Showing posts with label rattlesnakes. Show all posts
Showing posts with label rattlesnakes. Show all posts

Tuesday, December 14, 2010

ISN'T DISNEYLAND A PEOPLE TRAP OPERATED BY A MOUSE?

I can no longer make fun of my dog, Sofi.

Sofi reminds me of Goofy. Her tail can cause serious damage to concrete. Her cold, wet nose is guaranteed to make contact with whatever part of warm skin you would most like to keep dry.

She has a rather disjointed run - a little bit like her fronts legs are at a trot, but her back legs are at a gallop. And she needs constant reassurance that she is loved - to the point where she will chase the greyhound and the cat away when they are trying to get my attention.

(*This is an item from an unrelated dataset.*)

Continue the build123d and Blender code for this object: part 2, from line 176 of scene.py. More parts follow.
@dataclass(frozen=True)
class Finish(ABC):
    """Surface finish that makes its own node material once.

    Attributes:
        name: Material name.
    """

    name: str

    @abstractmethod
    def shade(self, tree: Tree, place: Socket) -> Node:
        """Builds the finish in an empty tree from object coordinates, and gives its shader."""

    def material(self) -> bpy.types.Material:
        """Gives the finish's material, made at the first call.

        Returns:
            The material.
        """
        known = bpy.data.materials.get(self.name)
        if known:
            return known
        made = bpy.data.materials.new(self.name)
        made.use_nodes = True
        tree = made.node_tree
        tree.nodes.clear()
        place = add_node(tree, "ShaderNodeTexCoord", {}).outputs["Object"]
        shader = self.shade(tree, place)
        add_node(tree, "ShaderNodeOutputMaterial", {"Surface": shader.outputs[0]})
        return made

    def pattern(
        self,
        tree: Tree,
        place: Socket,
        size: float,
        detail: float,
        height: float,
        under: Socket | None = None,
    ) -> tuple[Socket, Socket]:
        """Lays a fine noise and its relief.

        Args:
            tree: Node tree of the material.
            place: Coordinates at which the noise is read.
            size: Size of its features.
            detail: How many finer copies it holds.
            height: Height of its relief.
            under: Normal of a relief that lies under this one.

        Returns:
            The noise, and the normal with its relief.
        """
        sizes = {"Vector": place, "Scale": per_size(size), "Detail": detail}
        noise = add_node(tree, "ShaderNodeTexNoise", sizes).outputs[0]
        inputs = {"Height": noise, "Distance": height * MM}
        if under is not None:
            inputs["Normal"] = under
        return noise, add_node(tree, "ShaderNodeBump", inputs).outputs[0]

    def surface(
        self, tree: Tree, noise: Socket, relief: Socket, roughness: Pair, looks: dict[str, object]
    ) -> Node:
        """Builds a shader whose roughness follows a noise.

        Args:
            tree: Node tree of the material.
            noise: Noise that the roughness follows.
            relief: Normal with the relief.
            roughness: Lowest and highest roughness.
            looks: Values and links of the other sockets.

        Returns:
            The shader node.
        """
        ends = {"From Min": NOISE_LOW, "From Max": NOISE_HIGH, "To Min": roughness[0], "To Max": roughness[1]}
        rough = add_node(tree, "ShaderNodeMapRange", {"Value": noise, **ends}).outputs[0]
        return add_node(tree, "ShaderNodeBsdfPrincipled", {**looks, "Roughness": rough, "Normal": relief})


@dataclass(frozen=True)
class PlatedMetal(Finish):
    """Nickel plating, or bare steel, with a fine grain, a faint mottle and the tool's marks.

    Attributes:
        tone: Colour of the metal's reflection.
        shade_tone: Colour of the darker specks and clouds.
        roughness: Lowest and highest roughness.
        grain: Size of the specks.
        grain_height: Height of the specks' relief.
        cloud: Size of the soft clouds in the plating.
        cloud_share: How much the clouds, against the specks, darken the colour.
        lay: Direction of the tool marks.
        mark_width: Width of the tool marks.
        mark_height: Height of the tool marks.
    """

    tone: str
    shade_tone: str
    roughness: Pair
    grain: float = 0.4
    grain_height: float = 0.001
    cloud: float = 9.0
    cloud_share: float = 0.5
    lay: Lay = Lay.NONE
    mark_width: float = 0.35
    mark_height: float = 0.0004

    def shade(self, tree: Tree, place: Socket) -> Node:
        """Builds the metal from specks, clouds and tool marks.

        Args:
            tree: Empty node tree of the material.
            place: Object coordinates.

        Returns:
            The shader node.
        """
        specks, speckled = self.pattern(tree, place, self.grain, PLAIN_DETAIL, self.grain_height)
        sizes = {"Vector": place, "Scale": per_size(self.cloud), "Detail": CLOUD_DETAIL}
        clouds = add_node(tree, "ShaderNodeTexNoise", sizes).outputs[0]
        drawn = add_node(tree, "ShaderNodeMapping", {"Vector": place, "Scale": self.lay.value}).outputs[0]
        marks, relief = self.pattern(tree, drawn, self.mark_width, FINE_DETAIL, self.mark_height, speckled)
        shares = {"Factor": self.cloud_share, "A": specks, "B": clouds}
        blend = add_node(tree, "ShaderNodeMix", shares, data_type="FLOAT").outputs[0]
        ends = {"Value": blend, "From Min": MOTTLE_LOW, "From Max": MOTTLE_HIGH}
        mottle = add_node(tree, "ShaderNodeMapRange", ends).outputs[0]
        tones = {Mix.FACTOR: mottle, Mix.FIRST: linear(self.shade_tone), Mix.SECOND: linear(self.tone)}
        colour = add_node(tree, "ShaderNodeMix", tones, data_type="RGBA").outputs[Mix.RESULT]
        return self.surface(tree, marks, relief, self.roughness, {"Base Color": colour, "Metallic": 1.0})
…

But late this afternoon, she alerted me to a rattlesnake, which was just where I would have stepped on it if she had not freaked out at it. 
 
Suddenly she does not seem that silly of a dog.

Wednesday, December 16, 2009

FILTH, SLIME, PUTRESCENCE

I am proud and happy to live in a dirt road.

Of course, there are certain disadvantages to this.

You end up spending more on tires than someone who drives normally on paved roads home.

My speed is sharply reduced on the last two miles home by water-holes, bumps, rattlesnakes, jackrabbits, roadrunners, and my self-imposed rule that I do not allow my truck to raise any dust, which sometimes in dusty Arizona keeps me at a literal crawl.

And I must share at least .75 miles of dirt road with approximately 83.2 other people.

Who do not all abide by the same driving limits that I put on myself.

The logic held by many of these fellow dirt-road-drivers it that if you simply just drive fast enough, you fly over the bumps, ruts and living breathing animals crossing the road.

This type of driving, however, beats the hell out of the road.

Which led to the first meeting tonight of the Neighbors for Improved Roads (N.I.R.).

This is not a new subject, and in the not-quite 10 years I have lived on this particular dirt road, this is the fourth organized group formed to conquer the problem.

Many familiar complaints were brought up - why doesn't the county/state take care of this road (because it is all privately owned land, not part of a development which would then be required to construct roads which would then be eligible to county maintenance) - how are we going to change anything (by individually contributing monies towards construction of a maintainable type of road).

And then my favorite - "But not everyone is here at this meeting; are we going to end up paying for them and how can we get them to cough the money up for this project?"

I then raised my hand, and very firmly stated, "Let's all just be adults and move forward with this project instead of getting into a prolonged pissing contest about who does and doesn't help out."

I received a rousing round of applause.

Sunday, July 5, 2009

ABOLISH ATVs!

We all have our personal albeit unreasonable prejudices.

I hate peanuts - but I adore peanut butter (creamy - Jiff - particulary on toast).

I am certain that television is leading the downfall of western civilization - but I am also addicted to The Office, NCIS, Eli Stone, Castle and am embarrassed to but will admit I will watch ANY movie which I already have on DVD and/or VHS.

And I absolutely DETEST all-terrain vehicles.

However, I am fully aware of how much fun they are - I used to ride my brother's motorcycle on what in L.A. passed for dirt-bike paths (i.e. Arroyo Seco canyon and the still-in-development section of the Monterey Hills housing area).

Living out on dirt roads far enough off pavement to be are considered prime dirt-bike/ATV has cemented (no pun intended there) my abhorrence of all recreational vehicles because:

1) They raise the dust. Which is Southern Arizona is already totally unreasonable without any additional help - dusting twice a day would be required by any demanding homemaker (which, thankfully, I am not).

2) They frighten the animals - the 3,022,467 rabbits which inhabit my back yard alone, native birds (such as the Glided Flicker, the Black-Headed Grosbeck, and the Thrasher - which honestly are the correct names), and tarantulas, rattlesnakes...

AND (most importantly) HORSES.

Well, most horses.

Actually, some horses.

But not mine.

Sally has is utterly fearless ... except of being seperated from Najale.

And Najale has no trepidation about anything at all... except the crinkling of feed bags, which throw him into an entire panic.

So tonight, as I was letting the horses graze on the neighbor's mowed lawns (keeps their mowing efforts down) right at twilight, when an ATV came thundering down the road right next to us, I felt completely and entirely justified in feeling the utmost rage.

Until the couple riding the ATV, upon spotting the horses and myself, politely, courteously and immediately SLOWED down, crawled past taking special care not to startle the horses, and even called out, "What beautiful horses you have!"

Rats.

Now I have to remove the bumper sticker, don't I?